Why are call center metrics important?
It’s difficult to settle on just a few customer service metrics when looking for insights into your call center’s performance. Each statistic, whether it’s focused on inbound call center metrics or outbound, can suggest something about your customers, agents, and the workflow of the entire call center. Managers crave these insights because they provide the vantage point their directors like to see.
But while there are lots of metrics to consider, is more always better?
The truth is, digging deep into every metric is a luxury for most (particularly for those who are crunched on time or presenting to stakeholders who just want the gist of things). There are a few metrics that can tell a broader story and can even provide details you weren’t looking for in the first place. Getting familiar with these metrics will help establish some solid call center best practices for your customer service representatives.
After all, your contact center, customer service representatives, and callers are much more than just numbers.
What are the 9 key call center metrics?
- Average talk time
- Calls missed
- Calls declined
- Transfers accepted
- Average wait time
- Longest wait time
- Abandoned in queue
- Exceeded queue wait
- Average time to answer
Average Talk Time
This the average time that elapses between an agent picking up a call and disconnecting. It’s a helpful metric for when an organization measures both agent consistency and customer satisfaction from a contact center. It’s also called average handle time.

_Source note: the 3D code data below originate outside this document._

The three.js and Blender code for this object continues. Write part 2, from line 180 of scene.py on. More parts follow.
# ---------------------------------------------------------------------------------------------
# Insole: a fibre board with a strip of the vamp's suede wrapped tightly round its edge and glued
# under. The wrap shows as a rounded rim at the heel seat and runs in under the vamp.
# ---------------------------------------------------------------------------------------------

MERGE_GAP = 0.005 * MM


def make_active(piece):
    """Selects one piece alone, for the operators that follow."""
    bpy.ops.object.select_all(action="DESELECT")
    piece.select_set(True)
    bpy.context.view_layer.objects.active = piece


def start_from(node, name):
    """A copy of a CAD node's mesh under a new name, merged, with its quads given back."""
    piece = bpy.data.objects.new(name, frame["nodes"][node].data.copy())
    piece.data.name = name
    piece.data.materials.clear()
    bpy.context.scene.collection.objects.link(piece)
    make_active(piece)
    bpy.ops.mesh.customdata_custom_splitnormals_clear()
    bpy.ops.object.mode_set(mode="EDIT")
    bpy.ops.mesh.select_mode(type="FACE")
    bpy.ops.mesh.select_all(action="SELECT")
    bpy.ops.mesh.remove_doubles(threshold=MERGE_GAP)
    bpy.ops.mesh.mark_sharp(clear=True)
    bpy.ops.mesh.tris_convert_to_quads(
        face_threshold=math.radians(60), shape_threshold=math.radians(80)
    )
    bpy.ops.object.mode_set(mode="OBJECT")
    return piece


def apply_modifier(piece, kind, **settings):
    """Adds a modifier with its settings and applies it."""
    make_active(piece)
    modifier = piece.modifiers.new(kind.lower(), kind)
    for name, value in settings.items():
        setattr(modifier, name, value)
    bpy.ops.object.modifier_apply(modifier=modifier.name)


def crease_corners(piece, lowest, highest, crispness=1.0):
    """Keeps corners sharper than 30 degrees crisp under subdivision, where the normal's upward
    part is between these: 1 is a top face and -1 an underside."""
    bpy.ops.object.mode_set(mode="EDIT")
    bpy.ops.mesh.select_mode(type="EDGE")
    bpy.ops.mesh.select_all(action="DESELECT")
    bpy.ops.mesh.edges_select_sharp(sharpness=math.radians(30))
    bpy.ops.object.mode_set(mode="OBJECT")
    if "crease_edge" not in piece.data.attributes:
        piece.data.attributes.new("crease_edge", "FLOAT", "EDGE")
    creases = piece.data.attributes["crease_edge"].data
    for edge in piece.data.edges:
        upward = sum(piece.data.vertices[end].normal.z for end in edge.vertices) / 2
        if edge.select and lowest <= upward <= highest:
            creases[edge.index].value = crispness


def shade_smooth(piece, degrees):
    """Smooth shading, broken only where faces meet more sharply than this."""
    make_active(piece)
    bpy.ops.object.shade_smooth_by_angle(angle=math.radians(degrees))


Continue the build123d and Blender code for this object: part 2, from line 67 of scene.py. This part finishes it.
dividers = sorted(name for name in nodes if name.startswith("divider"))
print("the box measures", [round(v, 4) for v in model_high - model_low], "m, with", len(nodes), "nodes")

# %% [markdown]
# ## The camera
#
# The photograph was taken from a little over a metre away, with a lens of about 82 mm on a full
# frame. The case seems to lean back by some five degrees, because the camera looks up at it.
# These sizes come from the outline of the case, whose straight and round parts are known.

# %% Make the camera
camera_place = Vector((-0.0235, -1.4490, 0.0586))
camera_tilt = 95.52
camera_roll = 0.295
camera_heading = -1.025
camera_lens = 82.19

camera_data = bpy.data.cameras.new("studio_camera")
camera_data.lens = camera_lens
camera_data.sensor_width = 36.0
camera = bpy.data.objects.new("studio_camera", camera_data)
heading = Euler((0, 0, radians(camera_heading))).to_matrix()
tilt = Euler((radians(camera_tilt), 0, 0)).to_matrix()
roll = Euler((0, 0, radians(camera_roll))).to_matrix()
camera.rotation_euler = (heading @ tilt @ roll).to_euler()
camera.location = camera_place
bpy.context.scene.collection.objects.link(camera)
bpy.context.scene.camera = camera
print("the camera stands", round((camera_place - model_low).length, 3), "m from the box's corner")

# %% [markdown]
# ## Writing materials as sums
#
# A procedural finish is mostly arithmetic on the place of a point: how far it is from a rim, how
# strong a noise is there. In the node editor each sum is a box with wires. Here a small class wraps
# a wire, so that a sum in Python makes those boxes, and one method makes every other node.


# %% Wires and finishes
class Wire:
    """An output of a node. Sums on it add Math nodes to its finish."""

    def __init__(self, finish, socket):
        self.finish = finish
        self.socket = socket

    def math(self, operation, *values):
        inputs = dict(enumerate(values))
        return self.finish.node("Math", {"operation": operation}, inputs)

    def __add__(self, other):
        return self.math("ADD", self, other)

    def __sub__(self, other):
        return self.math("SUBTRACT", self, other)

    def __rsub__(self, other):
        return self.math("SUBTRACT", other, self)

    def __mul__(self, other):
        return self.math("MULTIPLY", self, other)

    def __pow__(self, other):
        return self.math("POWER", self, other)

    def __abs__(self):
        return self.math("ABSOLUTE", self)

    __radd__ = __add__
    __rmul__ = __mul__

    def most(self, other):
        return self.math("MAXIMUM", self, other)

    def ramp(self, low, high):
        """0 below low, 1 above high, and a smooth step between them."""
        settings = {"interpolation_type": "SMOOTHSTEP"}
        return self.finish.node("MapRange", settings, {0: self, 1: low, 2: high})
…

Agents deal with a variety of calls (some more stressful than others)—average talk time can suggest both protocol efficiency and a call center’s ability to act under unforeseen circumstances. Long-term reviews can help find the balance between optimal handling time and uncompromised customer satisfaction (CSAT).
Calls Missed & Calls Declined
These call center KPIs are good for inbound metrics. Not only does each metric correlate to customer satisfaction (because nobody wants their call missed or declined after dialing a support line), but it’s also representative of the efficiency of a call center.

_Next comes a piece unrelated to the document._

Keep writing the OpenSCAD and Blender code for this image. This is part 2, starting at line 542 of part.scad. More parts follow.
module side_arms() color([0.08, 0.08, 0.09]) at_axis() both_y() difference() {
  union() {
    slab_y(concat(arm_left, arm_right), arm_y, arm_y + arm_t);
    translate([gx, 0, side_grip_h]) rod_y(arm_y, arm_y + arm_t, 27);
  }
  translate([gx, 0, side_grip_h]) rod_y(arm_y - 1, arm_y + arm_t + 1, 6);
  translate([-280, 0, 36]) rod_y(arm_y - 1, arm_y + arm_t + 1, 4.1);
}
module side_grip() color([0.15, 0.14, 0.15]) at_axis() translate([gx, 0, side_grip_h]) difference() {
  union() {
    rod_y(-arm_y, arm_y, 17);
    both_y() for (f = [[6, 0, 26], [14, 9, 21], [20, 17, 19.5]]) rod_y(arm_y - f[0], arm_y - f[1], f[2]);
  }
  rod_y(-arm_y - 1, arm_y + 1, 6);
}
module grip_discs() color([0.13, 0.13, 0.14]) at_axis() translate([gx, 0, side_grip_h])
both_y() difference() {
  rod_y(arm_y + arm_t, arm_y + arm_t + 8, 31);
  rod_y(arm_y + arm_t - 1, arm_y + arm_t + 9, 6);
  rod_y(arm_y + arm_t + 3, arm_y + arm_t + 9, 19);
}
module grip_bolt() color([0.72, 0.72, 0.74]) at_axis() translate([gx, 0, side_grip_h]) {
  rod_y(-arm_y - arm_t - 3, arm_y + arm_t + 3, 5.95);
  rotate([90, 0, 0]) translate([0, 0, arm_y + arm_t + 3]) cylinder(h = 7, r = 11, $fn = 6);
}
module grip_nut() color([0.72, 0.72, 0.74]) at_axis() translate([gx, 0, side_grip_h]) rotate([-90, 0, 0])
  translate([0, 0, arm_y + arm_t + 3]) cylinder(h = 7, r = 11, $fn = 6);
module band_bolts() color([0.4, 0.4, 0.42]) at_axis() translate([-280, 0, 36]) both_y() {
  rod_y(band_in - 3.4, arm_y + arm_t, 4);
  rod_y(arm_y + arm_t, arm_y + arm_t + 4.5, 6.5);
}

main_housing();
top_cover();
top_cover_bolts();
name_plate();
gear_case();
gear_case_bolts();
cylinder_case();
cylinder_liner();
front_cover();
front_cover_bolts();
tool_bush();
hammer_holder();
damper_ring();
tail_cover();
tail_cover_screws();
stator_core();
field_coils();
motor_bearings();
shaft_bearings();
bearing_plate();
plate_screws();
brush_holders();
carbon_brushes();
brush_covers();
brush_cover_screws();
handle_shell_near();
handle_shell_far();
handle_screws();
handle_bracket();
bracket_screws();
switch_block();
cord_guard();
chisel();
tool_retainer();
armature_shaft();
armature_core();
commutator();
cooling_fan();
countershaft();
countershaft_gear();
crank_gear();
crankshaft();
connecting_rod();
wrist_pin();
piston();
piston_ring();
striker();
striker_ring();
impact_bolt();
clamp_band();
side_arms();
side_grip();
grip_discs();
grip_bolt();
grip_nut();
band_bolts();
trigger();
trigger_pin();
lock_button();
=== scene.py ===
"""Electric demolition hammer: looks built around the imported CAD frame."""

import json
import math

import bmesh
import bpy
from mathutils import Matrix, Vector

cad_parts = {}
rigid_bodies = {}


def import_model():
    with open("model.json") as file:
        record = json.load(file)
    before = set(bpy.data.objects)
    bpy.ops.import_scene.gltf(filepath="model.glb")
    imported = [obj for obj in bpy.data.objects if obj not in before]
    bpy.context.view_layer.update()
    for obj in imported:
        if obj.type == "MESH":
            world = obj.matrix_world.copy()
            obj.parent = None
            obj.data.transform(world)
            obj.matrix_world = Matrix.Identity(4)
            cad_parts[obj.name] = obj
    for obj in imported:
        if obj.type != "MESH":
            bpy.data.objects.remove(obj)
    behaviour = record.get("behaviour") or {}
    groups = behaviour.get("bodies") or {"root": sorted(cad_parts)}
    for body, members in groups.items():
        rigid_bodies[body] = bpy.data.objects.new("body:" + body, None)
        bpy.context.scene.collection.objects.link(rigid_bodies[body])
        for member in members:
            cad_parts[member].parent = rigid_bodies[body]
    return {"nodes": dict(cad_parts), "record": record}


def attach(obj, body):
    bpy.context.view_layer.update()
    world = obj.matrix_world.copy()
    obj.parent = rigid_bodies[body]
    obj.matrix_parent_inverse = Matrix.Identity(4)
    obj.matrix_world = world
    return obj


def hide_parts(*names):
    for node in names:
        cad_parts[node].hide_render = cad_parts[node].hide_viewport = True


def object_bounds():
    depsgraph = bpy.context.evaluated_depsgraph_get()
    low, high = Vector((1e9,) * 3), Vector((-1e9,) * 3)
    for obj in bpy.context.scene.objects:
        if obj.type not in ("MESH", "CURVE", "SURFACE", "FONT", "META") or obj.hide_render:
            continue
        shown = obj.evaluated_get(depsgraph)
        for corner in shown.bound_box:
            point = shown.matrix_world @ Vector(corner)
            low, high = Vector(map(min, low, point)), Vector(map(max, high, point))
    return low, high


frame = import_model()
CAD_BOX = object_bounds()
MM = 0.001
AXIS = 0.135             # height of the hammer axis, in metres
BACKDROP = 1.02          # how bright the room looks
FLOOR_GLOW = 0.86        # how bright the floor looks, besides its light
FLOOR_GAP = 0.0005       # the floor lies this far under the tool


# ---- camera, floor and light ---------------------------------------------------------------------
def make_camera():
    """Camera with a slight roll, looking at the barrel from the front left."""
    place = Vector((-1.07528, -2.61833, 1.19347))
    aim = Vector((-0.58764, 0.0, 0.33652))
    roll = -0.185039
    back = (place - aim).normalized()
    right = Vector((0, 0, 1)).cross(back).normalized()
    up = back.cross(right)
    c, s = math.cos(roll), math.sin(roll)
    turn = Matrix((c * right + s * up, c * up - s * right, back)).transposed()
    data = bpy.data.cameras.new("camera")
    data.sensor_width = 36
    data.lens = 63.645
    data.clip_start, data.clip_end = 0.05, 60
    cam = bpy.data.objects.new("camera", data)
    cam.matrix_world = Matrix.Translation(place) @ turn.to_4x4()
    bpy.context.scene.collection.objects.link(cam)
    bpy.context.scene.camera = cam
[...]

To measure these KPIs is to stay proactive over potential issues like if the call center is understaffed, the software can’t sufficiently handle the volume of calls, or agents are leaving themselves available by mistake (which can be fixed up nicely if a dashboard monitors them in real-time).
This one is a bit of a sleeper for call center metrics best practices. A high number could indicate that agents have a good grasp of the flow of the call center and a reliable understanding of where the customer is coming from. It could also show that callers are reaching the wrong first-touch agent, indicating that first call resolution should be prioritized with more training or reworking the call center’s internal routing.

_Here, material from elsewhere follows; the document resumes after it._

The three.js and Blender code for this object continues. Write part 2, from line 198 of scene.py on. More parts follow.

We found that 63% of customers become frustrated when they’re transferred multiple times. It’s always best to aim for first call resolution for the sake of the customer and the agent’s time.
Average Wait Time & Longest Wait Time
Considering that 60% of consumers aren’t willing to wait more than one minute on hold, these two inbound metrics can be a clear indicator of how happy your customers on the other end.
A large gap between them might suggest the “longest time” was an unhappy outlier. However, if both metrics are close together and the “average wait time” seems high, then your contact center is likely frustrating customers on the other side of the phone.
Abandoned in Queue & Exceeded Queue Wait Time
These are what to look at when trying to mitigate call abandonment. It’s pretty typical for callers to hang up before they speak to an agent, but call center metrics best practices commonly dictate to keep these below an acceptable threshold.
If these numbers are too high, look to features that allow customers to request a callback so they aren’t stuck on hold forever. It also helps if abandoned calls can be tracked with tickets or a trigger can send a follow-up text message to abandoners.
Average Time to Answer
Be sure to measure this KPI as it can be telling of a few things: are agents picking up calls at an acceptable rate? Are there enough agents staffed during specific time frames? Is there a particular topic that customers are calling about that’s driving this stat up?
Those kinds of correlations help managers assess the strength of their customer service agents’ interactions and the call center as a whole more quickly. By establishing more efficient call center metrics best practices, managers can stay adaptable and see speedier improvements.